Information given -
----
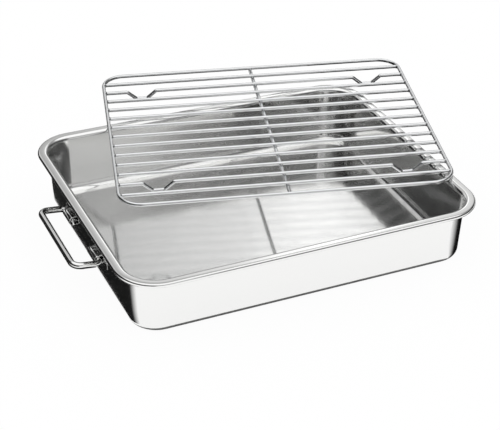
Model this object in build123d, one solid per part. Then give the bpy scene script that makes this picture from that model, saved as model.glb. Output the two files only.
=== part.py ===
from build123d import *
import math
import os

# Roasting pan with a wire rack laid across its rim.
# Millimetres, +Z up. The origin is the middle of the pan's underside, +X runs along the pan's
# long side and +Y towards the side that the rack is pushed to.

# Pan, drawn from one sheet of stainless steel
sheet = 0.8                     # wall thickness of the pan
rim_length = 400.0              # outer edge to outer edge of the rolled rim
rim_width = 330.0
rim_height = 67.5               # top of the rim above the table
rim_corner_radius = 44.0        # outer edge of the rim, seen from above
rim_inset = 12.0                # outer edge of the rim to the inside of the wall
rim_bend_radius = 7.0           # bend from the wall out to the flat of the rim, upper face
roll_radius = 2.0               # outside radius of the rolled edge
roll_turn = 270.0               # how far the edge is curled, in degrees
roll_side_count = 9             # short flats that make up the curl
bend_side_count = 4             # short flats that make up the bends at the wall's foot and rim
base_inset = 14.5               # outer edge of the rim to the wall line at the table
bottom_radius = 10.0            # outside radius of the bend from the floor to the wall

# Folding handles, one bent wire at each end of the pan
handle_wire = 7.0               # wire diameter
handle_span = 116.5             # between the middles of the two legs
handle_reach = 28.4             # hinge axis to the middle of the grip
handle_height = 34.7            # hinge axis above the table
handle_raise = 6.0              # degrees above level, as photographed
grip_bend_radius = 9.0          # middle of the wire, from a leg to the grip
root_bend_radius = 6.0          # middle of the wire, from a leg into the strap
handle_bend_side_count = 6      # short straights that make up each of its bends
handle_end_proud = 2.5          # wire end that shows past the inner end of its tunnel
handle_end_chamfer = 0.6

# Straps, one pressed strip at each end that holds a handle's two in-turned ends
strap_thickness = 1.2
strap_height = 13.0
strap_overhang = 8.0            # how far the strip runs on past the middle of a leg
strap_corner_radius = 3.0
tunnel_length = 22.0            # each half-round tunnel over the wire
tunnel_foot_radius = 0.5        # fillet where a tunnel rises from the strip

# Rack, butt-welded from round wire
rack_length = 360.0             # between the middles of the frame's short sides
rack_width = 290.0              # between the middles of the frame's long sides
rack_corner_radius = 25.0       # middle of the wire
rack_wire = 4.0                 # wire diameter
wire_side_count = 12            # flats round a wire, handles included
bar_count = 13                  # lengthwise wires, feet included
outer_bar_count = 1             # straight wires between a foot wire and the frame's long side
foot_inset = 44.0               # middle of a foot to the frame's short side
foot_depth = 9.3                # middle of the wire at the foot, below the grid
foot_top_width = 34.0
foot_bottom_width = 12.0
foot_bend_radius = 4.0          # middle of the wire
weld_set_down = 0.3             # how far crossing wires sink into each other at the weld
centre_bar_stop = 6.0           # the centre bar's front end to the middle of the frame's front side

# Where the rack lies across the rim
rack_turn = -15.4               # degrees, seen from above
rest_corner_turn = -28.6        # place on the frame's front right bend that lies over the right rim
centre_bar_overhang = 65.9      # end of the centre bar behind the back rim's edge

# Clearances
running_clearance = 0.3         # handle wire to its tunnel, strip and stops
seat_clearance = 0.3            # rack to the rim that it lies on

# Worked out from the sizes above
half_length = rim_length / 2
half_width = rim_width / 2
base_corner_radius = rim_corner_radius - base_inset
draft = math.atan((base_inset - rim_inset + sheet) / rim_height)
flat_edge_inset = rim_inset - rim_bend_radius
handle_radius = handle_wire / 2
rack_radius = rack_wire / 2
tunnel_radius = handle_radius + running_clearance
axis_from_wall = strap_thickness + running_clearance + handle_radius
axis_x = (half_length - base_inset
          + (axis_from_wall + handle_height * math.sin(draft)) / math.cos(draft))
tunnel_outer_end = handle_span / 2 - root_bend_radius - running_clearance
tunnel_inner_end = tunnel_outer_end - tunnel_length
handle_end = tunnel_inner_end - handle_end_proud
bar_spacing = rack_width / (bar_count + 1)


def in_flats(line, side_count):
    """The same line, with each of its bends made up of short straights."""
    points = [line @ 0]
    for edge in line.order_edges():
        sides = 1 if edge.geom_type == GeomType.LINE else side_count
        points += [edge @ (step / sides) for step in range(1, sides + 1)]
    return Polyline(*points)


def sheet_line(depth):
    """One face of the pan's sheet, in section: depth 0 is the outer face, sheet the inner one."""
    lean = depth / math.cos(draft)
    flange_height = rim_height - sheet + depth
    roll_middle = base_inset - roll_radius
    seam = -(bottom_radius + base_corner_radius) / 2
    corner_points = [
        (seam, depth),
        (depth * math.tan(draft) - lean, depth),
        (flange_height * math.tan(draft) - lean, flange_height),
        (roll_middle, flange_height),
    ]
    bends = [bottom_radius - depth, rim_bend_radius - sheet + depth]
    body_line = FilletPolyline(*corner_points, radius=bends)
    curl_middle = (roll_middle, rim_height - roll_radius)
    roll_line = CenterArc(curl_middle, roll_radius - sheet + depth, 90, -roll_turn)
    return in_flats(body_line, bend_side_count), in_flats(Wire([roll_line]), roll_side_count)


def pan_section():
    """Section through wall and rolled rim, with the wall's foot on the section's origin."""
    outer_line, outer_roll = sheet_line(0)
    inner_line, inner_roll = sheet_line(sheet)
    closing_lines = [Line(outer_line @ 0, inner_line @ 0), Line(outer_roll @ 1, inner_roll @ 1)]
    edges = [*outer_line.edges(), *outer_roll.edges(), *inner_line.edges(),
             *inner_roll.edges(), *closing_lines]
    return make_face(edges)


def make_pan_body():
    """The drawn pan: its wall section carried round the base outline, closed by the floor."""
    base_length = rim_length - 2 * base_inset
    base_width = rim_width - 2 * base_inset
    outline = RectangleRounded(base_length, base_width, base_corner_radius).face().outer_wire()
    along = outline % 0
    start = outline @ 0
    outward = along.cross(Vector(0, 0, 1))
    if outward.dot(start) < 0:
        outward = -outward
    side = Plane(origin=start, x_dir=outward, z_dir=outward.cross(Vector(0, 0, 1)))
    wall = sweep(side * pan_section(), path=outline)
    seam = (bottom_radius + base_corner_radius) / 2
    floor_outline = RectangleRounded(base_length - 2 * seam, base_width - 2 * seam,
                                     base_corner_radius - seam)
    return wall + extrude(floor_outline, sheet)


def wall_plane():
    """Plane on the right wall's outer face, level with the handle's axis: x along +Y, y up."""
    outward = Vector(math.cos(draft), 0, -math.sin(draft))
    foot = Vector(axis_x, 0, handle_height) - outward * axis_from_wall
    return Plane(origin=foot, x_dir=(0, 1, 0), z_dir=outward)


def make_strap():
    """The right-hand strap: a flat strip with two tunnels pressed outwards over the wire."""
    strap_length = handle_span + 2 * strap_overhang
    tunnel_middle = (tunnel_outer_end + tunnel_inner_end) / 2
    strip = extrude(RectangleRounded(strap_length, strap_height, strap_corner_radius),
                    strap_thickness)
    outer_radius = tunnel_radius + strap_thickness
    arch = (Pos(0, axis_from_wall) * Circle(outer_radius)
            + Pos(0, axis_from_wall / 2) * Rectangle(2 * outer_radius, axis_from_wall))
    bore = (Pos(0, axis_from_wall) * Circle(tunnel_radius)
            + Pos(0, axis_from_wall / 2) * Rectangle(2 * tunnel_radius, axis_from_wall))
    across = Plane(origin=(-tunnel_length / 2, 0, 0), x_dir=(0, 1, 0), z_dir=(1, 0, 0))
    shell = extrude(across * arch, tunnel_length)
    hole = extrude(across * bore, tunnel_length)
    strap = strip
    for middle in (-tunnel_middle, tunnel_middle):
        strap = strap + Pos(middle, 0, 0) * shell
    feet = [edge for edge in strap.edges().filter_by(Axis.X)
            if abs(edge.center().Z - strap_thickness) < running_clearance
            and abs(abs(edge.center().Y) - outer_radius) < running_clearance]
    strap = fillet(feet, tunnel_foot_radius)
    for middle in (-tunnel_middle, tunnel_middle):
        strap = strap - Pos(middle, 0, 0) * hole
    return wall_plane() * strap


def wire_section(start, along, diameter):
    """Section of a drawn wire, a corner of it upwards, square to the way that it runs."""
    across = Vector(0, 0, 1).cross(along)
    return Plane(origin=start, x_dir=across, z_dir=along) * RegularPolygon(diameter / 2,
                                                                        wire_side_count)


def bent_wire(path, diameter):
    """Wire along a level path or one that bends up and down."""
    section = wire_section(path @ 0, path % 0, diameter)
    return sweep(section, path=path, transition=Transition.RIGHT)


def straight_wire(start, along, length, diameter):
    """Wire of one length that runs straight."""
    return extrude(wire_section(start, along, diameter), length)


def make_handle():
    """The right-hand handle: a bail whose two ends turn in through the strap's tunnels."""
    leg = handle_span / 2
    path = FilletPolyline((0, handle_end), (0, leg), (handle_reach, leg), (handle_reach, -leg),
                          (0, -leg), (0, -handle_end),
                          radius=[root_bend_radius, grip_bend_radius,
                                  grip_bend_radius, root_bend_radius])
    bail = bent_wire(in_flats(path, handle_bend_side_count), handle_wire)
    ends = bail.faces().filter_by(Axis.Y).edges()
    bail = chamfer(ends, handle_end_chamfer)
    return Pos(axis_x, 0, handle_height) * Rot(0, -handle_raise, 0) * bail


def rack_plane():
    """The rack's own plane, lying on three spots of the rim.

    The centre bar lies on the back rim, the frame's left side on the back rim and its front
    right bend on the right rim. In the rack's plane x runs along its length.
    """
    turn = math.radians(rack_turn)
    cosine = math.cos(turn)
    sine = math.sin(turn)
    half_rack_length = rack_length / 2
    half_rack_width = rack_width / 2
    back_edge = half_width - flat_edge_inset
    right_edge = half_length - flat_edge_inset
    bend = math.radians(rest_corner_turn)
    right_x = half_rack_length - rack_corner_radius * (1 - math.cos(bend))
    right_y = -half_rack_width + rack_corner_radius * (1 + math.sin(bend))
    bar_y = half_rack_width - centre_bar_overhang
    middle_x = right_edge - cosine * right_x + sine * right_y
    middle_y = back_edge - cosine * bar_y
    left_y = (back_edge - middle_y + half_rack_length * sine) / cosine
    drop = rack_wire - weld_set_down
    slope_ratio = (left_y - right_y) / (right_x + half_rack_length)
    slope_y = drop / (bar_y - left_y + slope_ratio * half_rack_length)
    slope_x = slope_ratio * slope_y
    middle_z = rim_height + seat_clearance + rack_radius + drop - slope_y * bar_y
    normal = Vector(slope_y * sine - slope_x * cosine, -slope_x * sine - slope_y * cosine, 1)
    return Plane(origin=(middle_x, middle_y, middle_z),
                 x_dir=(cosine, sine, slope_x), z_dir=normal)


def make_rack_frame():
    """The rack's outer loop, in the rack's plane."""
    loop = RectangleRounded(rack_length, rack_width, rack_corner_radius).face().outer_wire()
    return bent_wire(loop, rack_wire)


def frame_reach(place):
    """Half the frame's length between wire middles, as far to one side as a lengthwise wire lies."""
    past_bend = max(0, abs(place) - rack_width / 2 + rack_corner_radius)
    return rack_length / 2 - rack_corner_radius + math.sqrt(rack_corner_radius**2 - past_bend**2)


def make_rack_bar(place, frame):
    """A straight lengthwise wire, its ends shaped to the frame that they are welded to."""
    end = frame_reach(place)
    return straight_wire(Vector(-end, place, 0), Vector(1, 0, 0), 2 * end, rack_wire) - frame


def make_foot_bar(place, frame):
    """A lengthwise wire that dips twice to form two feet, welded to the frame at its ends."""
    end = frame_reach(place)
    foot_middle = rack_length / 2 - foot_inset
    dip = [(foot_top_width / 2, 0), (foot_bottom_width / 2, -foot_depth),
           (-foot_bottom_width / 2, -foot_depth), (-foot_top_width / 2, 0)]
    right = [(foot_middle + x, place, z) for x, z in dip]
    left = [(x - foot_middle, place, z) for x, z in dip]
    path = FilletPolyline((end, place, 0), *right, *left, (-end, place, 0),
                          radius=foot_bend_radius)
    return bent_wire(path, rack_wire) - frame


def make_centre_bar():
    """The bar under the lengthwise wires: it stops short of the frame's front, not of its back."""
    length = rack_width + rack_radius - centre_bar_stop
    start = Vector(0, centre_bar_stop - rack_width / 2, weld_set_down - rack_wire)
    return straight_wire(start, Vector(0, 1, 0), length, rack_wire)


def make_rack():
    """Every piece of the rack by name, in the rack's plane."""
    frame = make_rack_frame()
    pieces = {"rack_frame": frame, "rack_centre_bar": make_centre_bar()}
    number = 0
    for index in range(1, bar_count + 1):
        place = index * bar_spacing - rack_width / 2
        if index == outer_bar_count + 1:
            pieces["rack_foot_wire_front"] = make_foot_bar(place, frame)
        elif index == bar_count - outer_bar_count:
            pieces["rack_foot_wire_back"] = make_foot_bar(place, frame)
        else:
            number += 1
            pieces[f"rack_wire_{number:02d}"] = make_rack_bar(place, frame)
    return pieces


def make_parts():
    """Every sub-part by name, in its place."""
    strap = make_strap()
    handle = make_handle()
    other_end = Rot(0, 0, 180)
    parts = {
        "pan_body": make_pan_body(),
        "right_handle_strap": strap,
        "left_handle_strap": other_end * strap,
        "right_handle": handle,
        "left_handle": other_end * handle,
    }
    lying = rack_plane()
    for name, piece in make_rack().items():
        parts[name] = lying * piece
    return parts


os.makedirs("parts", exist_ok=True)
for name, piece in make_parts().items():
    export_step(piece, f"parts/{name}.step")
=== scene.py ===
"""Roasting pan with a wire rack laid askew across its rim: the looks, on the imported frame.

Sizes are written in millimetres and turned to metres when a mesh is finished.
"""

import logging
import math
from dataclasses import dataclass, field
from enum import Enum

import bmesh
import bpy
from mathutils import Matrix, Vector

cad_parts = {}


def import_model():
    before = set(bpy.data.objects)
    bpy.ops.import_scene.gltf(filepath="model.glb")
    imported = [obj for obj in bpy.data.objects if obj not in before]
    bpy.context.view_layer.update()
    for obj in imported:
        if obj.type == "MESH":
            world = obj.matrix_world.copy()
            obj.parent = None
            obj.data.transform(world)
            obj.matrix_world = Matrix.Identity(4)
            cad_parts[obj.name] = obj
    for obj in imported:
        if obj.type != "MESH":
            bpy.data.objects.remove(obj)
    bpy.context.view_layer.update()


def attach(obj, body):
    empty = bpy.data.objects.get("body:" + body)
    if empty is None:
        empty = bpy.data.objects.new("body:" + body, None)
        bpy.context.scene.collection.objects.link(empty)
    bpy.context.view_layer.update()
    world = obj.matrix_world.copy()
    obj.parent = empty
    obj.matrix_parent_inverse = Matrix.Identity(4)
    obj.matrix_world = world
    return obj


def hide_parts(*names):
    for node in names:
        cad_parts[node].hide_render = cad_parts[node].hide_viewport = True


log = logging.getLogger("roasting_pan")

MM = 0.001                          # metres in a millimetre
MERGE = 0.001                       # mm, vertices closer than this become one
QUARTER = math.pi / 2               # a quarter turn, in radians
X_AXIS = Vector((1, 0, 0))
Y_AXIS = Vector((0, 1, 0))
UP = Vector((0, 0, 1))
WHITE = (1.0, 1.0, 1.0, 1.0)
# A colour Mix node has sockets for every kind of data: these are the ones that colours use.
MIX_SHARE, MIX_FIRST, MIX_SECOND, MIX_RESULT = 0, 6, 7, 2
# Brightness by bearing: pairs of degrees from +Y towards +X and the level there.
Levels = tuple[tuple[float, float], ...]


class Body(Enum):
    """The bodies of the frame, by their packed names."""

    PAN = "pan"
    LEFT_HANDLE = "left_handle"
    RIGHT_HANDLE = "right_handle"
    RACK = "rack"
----
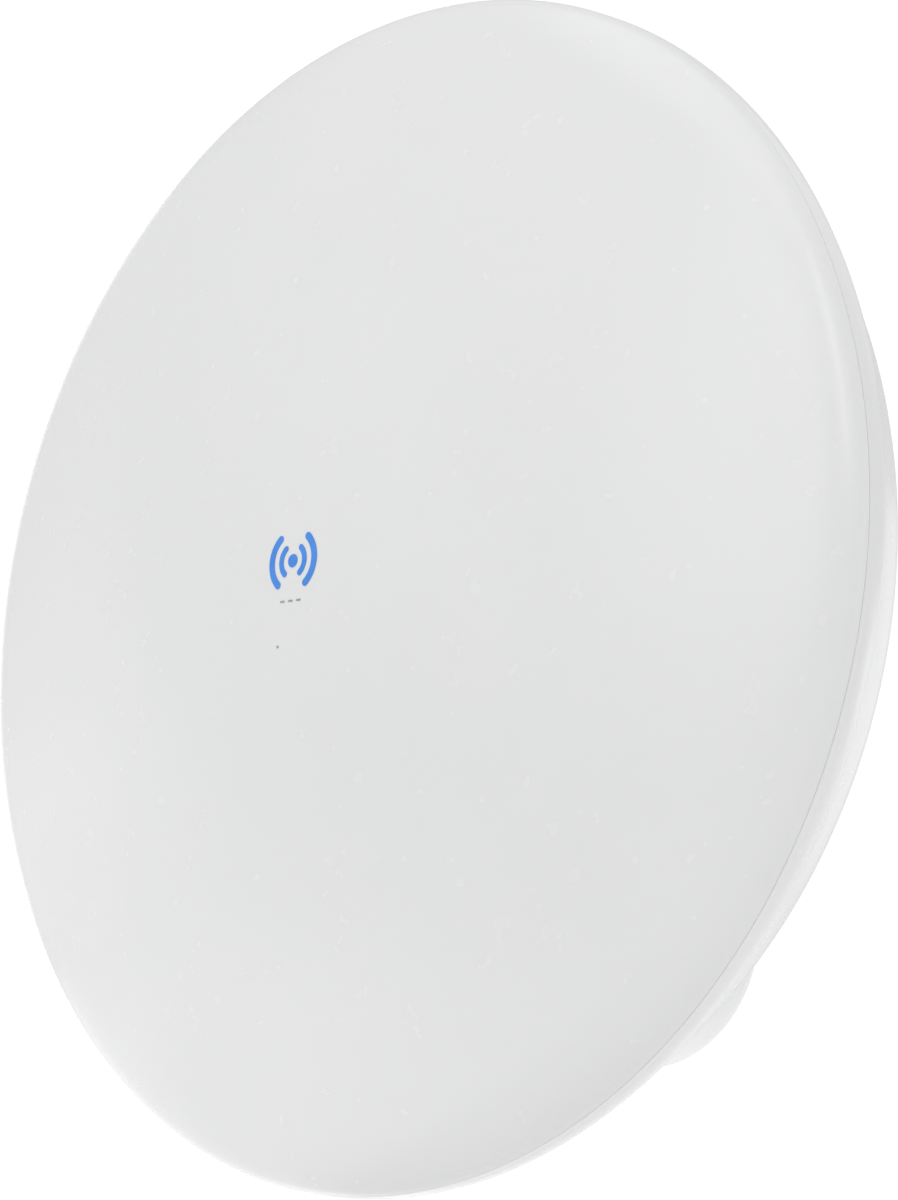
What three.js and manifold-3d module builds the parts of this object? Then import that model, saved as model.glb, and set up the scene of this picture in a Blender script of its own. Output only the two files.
----
What is needed - Set down, without any change, only the lines from the line that holds "return parts" through the line that holds "obj.parent = empty", both lines included.

Exercise output -
    return parts


os.makedirs("parts", exist_ok=True)
for name, piece in make_parts().items():
    export_step(piece, f"parts/{name}.step")
=== scene.py ===
"""Roasting pan with a wire rack laid askew across its rim: the looks, on the imported frame.

Sizes are written in millimetres and turned to metres when a mesh is finished.
"""

import logging
import math
from dataclasses import dataclass, field
from enum import Enum

import bmesh
import bpy
from mathutils import Matrix, Vector

cad_parts = {}


def import_model():
    before = set(bpy.data.objects)
    bpy.ops.import_scene.gltf(filepath="model.glb")
    imported = [obj for obj in bpy.data.objects if obj not in before]
    bpy.context.view_layer.update()
    for obj in imported:
        if obj.type == "MESH":
            world = obj.matrix_world.copy()
            obj.parent = None
            obj.data.transform(world)
            obj.matrix_world = Matrix.Identity(4)
            cad_parts[obj.name] = obj
    for obj in imported:
        if obj.type != "MESH":
            bpy.data.objects.remove(obj)
    bpy.context.view_layer.update()


def attach(obj, body):
    empty = bpy.data.objects.get("body:" + body)
    if empty is None:
        empty = bpy.data.objects.new("body:" + body, None)
        bpy.context.scene.collection.objects.link(empty)
    bpy.context.view_layer.update()
    world = obj.matrix_world.copy()
    obj.parent = empty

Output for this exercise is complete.